When Frank Wilczek (author of A Beautiful Question, Finding Nature's Deep Design) spoke to Krista Tippet he made the perfectly reasonable claim that beauty does not exist “out there,” that it is merely a human perception. He also said, half joking, that when asked his religion he replies, “I am a complementarian”—that he accepts the principle that complementary explanations of phenomena, of being, of the universe may be equally valid though they cannot be deployed simultaneously without mutual contraction, such as the observation that light is both a particle and a wave but must be considered either one or the other for a particular analysis, never both.

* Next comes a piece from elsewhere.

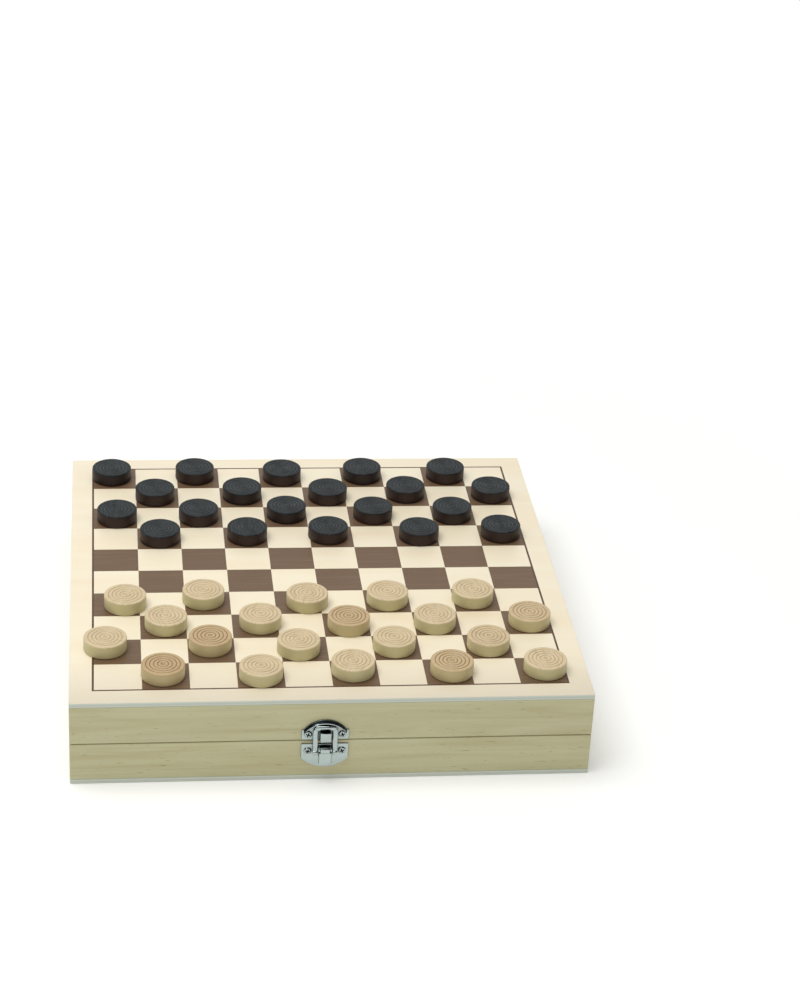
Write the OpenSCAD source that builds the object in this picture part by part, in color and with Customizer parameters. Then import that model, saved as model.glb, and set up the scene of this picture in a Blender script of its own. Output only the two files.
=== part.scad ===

So although his claim that beauty is a human perception is perfectly reasonable, it fails to pass muster with his complementarian faith. Beauty may be a human perception and also be out there—in fact, in some sense has to be out there to be perceived. It has to exist neither in itself apart from perception nor wholly as a product of perception. The analogy would be color (so, in a sense, again, light—let there be light). If there were no eyes there would be no color. It would not be true to say color would exist but no one would see it; there would be no color. There would be energy (there would not be light as such). There would be particles and waves and those waves would have lengths even if they could not be measured. But there would be no light and ergo no color. Light becomes light only after it is defined by the eye.
Beauty too, though less clearly boundable than something whose properties include the measurable property of a wave, exists both because it is defined by human experience and also as something to be defined by it. The claims of Wilczek won’t make sense—the claim for instance that “I knew it [a mathematical equation] was true because it was beautiful”—unless the perception of beauty is an actual perception of something. That we feel it as beauty is beside the point just as the fact that we experience a light energy of a certain wavelength as red is beside the point. In its being it is not red. It is red only in the eye. And in its being it may not be beauty—cannot be beauty—but what we experience as beauty does exist, and it does exist as something other than ugliness or messiness.
But what does that fact open up? It certainly opens something.